Floating solar PV on water reservoirs/ dams offers additional advantages of hybridising with hydropower and smoothing power supplies. Also, co-utilisation of the transmission facilities of hydro plants is also made available.
There may be some limitations as well. Canal orientations may not allow southward orientation. Some canals may not be lined requiring annual cleaning which would prohibit installations in such cases.
A parallel road may have to be provided to aid maintenance activities. All of these tend to increase cost or affect efficiency.
Floating power plant had been conceived by Wapda in 2015 to be installed on Tarbela reservoir under a World Bank technical assistance progamme for Tarbela extension.
The locations list was later expanded to include Ghazi Barotha, Khanpur Dam and Attock. Recently, EOI have been invited for consultancy (design and construction supervision) of 300MW power plant project.

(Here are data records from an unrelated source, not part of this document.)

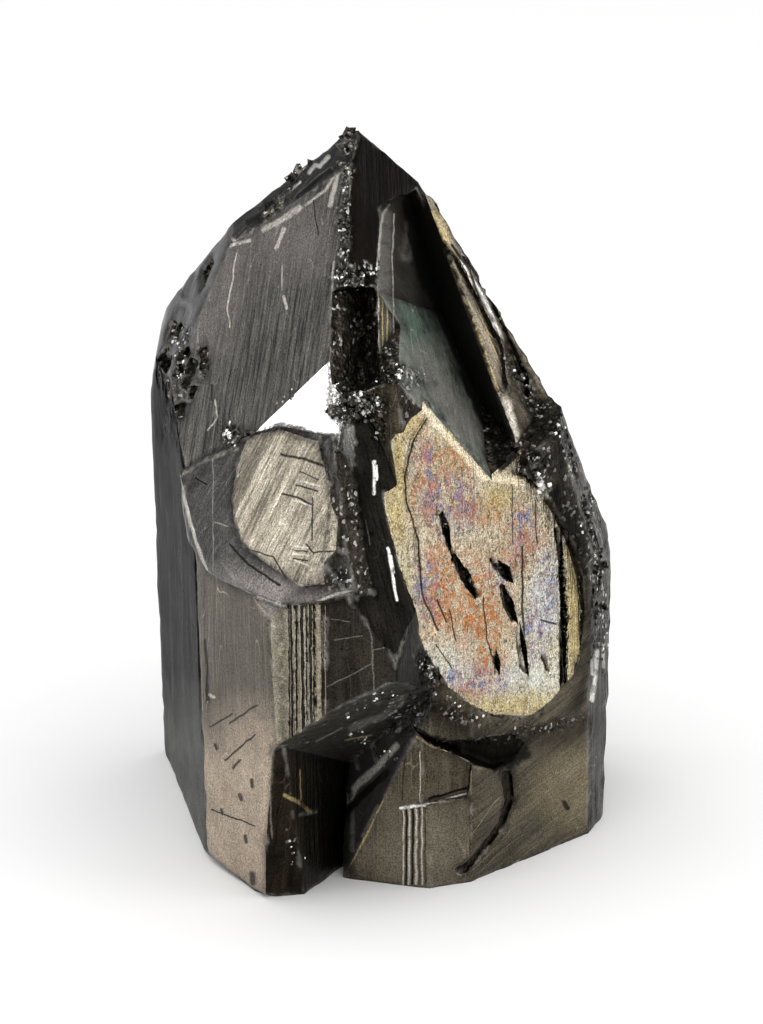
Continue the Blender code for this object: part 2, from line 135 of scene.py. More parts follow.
# Each face: its finish, its compass direction and lean in degrees, a corner of it
# in millimetres, and how far below and above its plane its surface may lie.
FLAT = (-0.04, 0.04)
WORN = (-0.4, 0.04)
FACES = [
    ("slope", -54.5, 29, RIDGE_FOOT, FLAT),
    ("shoulder", -79.5, 27.1, (-5.35, 0.51, 11.6), FLAT),
    ("shoulder", -92, 10, (-5.5, 2.0, 12.5), FLAT),
    ("bevel", -69.5, 39.4, BEVEL_CORNER, FLAT),
    ("ridge_back", 55, 26.5, RIDGE_FOOT, FLAT),
    ("bright", -45.7, 23.7, (-1.7, -3.22, 12.92), FLAT),
    ("left_side", -78.7, -1.5, (-4.35, -2.45, 0), WORN),
    ("left_front", -56, -1.5, (-3.5, -3.7, 0), WORN),
    ("front", -16, 0, (-2.4, -5.35, 6), WORN),
    ("front_right", 8, 0, (-1.4, -5.6, 6), WORN),
    ("column", 58, 0, (0.4, -5.35, 6), FLAT),
    ("column", 35.7, 16.5, (-0.73, -5.51, 8.61), FLAT),
    ("foot", -15, 0, (1.25, -4.05, 0), WORN),
    ("foot", 20, 0, (1.25, -4.05, 0), WORN),
    ("foot_side", 42, 0, (3.52, -2.56, 0), FLAT),
    ("band", 68, 0, (5.33, -0.87, 0), FLAT),
    ("band", 80, 14, (5.25, 0.3, 8.97), FLAT),
    ("scar", *SCAR_FACE, SCAR_MIDDLE, FLAT),
    ("moat", *SCAR_FACE, (2.77, -2.78, 8.38), FLAT),
    ("hollow_floor", 81, 31, (1.75, 1.35, 12.86), FLAT),
    ("hollow_wall", -64.3, -11, (1.48, 0.51, 15.75), FLAT),
    ("hollow_wall", 70.8, 15.7, (0.0, -0.39, 16.24), FLAT),
    ("moat", -14, 76, (0.45, -3.2, 13.75), FLAT),
    ("golden", 45, 28, (2.97, 0.5, 13.75), WORN),
    ("cavity_left", 58, 0, (-1.99, -4.54, 0), FLAT),
    ("cavity_left", 12, -8, (-2.86, -4.56, 0), FLAT),
    ("cavity_right", -50.5, 14.5, (-0.5, -3.58, 1.0), FLAT),
    ("cavity_roof", 30.3, -39.9, (-2.33, -5.37, 4.72), FLAT),
    ("rear", 98, -1.5, (5.75, 0.5, 3), WORN),
    ("rear", 150, 0, (5.0, 3.8, 3), WORN),
    ("rear", 180, 0, BACK_MIDDLE, (-0.6, 0.04)),
    ("rear", 118, 24, (3.0, 0.45, 13.7), WORN),
    ("rear", -150, 0, (-5.6, 3.9, 6), WORN),
    ("rear", 110.6, 30.3, (0.55, 1.44, 17.45), FLAT),
    ("rear", 115, 45, APEX, FLAT),
    ("rear", 178, 46, APEX, WORN),
    ("rear", -161.6, 34.3, BEVEL_CORNER, FLAT),
    ("rear", 172, 46, (1.24, 0.93, 16.64), FLAT),
    ("rear", 172, 50, (0.4, 1.5, 14.6), FLAT),
    ("rear", 0, -90, (0, 0, 0), FLAT),
]
SKINNED = ("slope", "bright", "left_side", "left_front", "front", "front_right", "column")
SKIN_HEIGHT = (0.12, 0.195)
PATCH_HEIGHT = (0.195, 0.28)


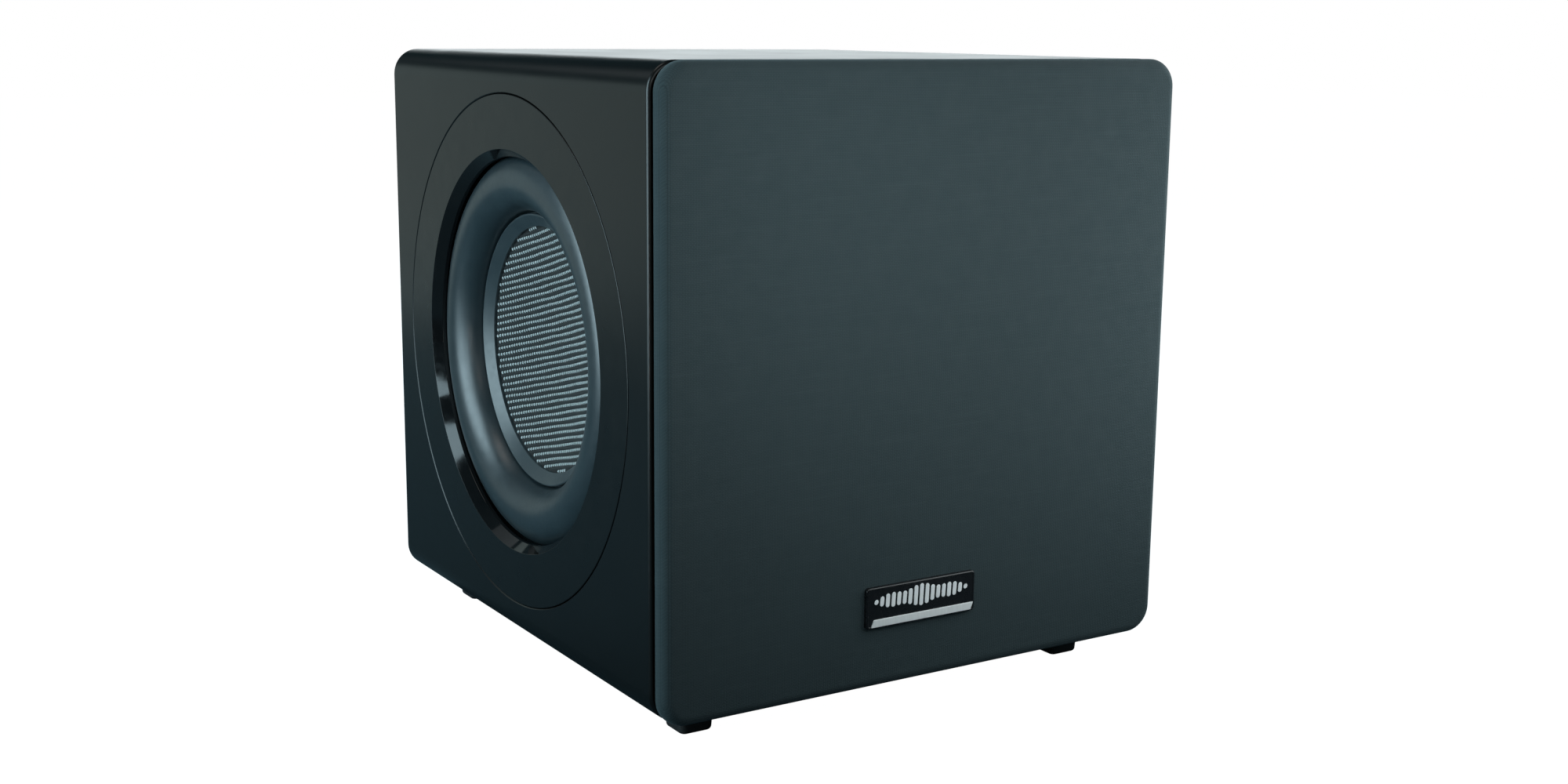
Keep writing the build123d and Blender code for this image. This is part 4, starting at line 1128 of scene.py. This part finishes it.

Pakistan’s target for solar by 2030 is around 8,000MW. It appears that depending upon location issues and land prices, solar-on-canals may have a market potential of 1,000MW by 2030.
It may more than double in the period 2030-2040. The floating solar on Tarbela reservoir is under implementation which may serve as a model plant in its category, a model solar-on-canal plant may also be built to assess the feasibility in this category. This work should enable GOP to develop a policy in this respect.
It appears that solar-on-water is an idea whose time has arrived after a long wait-and-see attitude. Pakistan appears to be on track for a change.